# Hiring Season in Australia



## shikharjain (Feb 21, 2012)

Hi Guys

Quick Question: At what time of the year is hiring most active in Australia? This will help me decide when I will need to take the plunge.

Cheers


----------



## wesleynicks (Jun 2, 2012)

Christmas Day! Lol


----------



## shikharjain (Feb 21, 2012)

:boxing:


wesleynicks said:


> Christmas Day! Lol


----------



## sgk123 (Feb 6, 2012)

shikharjain said:


> Hi Guys
> 
> Quick Question: At what time of the year is hiring most active in Australia? This will help me decide when I will need to take the plunge.
> 
> Cheers


I too have this question in mind.
Trying to connect with some Aussie recruiters (on Linkedin) to get a clear picture.

Meanwhile, can someone shed some light on this please?

regards
SGK


----------



## dagrawal (Sep 10, 2012)

As per my communication with the recruiter in Australia.... November month is busy followed by less jobs in December and January. And the job market will soon pick up late January or Staring Feb.

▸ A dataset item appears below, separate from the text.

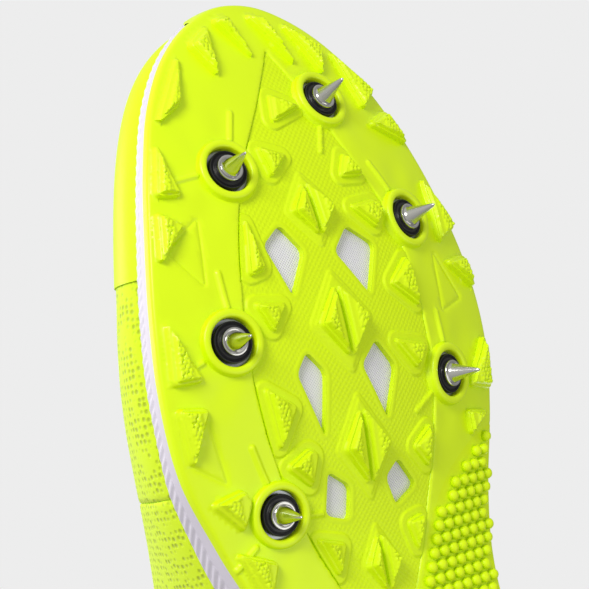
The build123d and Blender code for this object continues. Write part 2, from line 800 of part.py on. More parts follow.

I am leaving for Aus this month for 2 week for job hunting and know how of the job hunting in Oz.. Will update you guys!!


----------



## sgk123 (Feb 6, 2012)

dagrawal said:


> As per my communication with the recruiter in Australia.... November month is busy followed by less jobs in December and January. And the job market will soon pick up late January or Staring Feb.
> 
> I am leaving for Aus this month for 2 week for job hunting and know how of the job hunting in Oz.. Will update you guys!!


Thank you for the info and wishing you all the best for your job hunt! :thumb:


----------